Researchers: This Ancient Warrior Was No Man

Grave of female on UK island of Bryher suggests women had leading roles in warfare 2K years ago
By Arden Dier,  Newser Staff
Posted Jul 27, 2023 10:35 AM CDT
She May Have Carved Path for an Ancient Warrior Queen
A sword and mirror found in the Iron Age grave of a warrior woman buried on the island of Bryher, in the Isles of Scilly.   (Historic England)

When archaeologists came across a a 2,000-year-old grave on an island off the coast of Britain in 1999, they were confused. Inside lay a sword and shield, typically buried with men, and a brooch and mirror, typically buried with women, reports the Guardian. DNA testing failed to tell archaeologists what they were looking at; the body was too decomposed. In fact, just 150 grams of bone and tooth fragments were recovered, according to Historic England. But a quarter century after the discovery, experts say they're confident in saying this was the grave of a high-status female warrior, thanks to advances in biomolecular analysis techniques at the University of California-Davis.

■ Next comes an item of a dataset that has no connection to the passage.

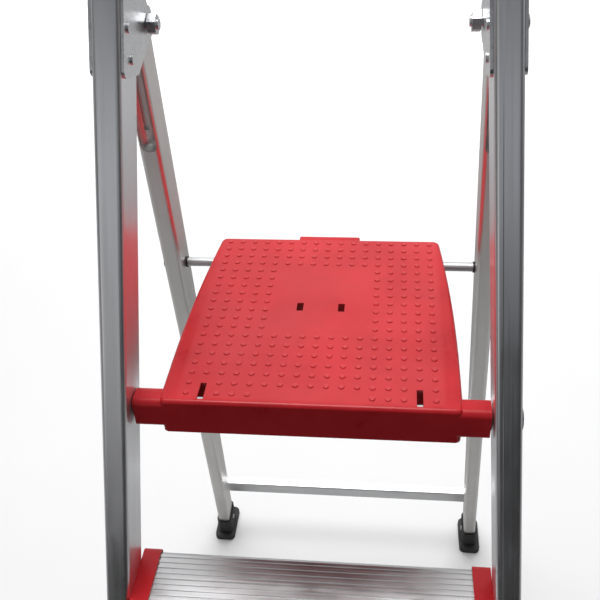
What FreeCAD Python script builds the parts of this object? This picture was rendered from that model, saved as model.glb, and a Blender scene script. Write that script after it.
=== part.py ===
import FreeCAD, Part
import math
import os

# Folding platform step ladder: leaning front rails with treads, a folding rear frame, and a
# moulded platform that turns on a through axle and rests on the rear frame's cross-bar.
# X runs across, +Y is the rear, +Z is up.  The origin is on the floor, at the centre of the base.
# Millimetres and degrees.

V = FreeCAD.Vector
ACROSS = V(1, 0, 0)
os.makedirs("parts", exist_ok=True)

# ---- driving dimensions -------------------------------------------------------------------
tread_rise = 220.0            # height from each tread to the next
tread_count = 3               # treads below the platform
platform_height = tread_rise * (tread_count + 1)
rail_lean = 17.0              # front rails lean to the rear
leg_lean = 17.3               # rear legs lean to the front
splay = 4.1                   # each side frame leans inwards by this much
rail_width = 25.4             # front rail profile, across
rail_depth = 55.0             # front rail profile, front to rear
rail_corner = 5.0
rail_wall = 1.6
leg_width = 22.4              # rear leg profile, across
leg_depth = 42.0
leg_corner = 5.0
leg_wall = 1.4
side_x = 190.4                # side frames' middle plane at platform height
rail_ahead = 1.0              # rail centre line ahead of the axle at platform height
bar_behind = 259.5            # cross-bar behind the axle
bar_drop = 18.0               # cross-bar centre below the platform's top
bar_radius = 5.5
hinge_rise = 318.0            # rear frame's hinge above the platform's top
rail_top_rise = 415.0         # end of the front rails above the platform's top
bow_rise = 606.0              # centre of the guard bow's top bar above the platform's top
bow_radius = 10.0
bow_bend = 70.0
axle_drop = 19.0              # platform axle below the platform's top
axle_radius = 8.0
running_gap = 0.06            # radial clearance of a turning fit
body_gap = 0.3                # space between bodies that only rest on each other
foot_length = 80.0
foot_width = 40.0
sole_height = 12.0
end_height = 14.0             # height at which the profiles end inside their feet
reach = 1200.0                # longer than any piece, for shapes that cut right through
overrun = 5.0                 # how far a drilled hole is started outside its piece
rivet_radius = 3.0
hole_play = 0.1               # radial room of a fixed shank in its hole

# ---- derived positions ----------------------------------------------------------------------
tan_splay = math.tan(math.radians(splay))
rail_slope = math.tan(math.radians(rail_lean)) / math.cos(math.radians(splay))
leg_slope = math.tan(math.radians(leg_lean)) / math.cos(math.radians(splay))
rail_foot_ahead = rail_ahead + rail_slope * platform_height
leg_foot_behind = bar_behind + leg_slope * (platform_height - bar_drop)
axle_y = (rail_foot_ahead - leg_foot_behind) / 2
axle_z = platform_height - axle_drop
bar_y = axle_y + bar_behind
bar_z = platform_height - bar_drop
hinge_y = bar_y - leg_slope * (hinge_rise + bar_drop)
hinge_z = platform_height + hinge_rise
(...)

Archaeologists extracted traces of proteins from tooth enamel, which showed with a 96% probability that the person was female, according to a study published Thursday in the Journal of Archaeological Science: Reports. Glendon Parker, a professor of environmental toxicology at UC Davis, explains tooth enamel is "the hardest and most durable substance in the human body" and "contains a protein with links to either the X or Y chromosome, which means it can be used to determine sex," per NBC News. "This protein survives well compared to DNA," Parker adds in a release. The finding suggests women took an active role in warfare on Bryher, part of the Isles of Scilly, from 100BC to 50BC, the time period to which the grave has been dated.

It's possible female involvement in warfare was "more common in Iron Age society than we've previously thought," says Sarah Stark, a skeletal biologist at Historic England, which funded the study. It may have even laid the foundation for Iceni warrior queen Boudicca's uprising against the Roman colonization of Britain in AD60, Stark says. She notes the items in the grave suggest the woman buried "may have played a commanding role in local warfare, organizing or leading raids on rival groups." The release notes mirrors could have been used for signaling during raids and "as a tool to communicate with the supernatural world to ensure the success of a raid or 'cleanse' warriors on their return." (Graves of ancient warrior women have also been found in Russia and Sweden.)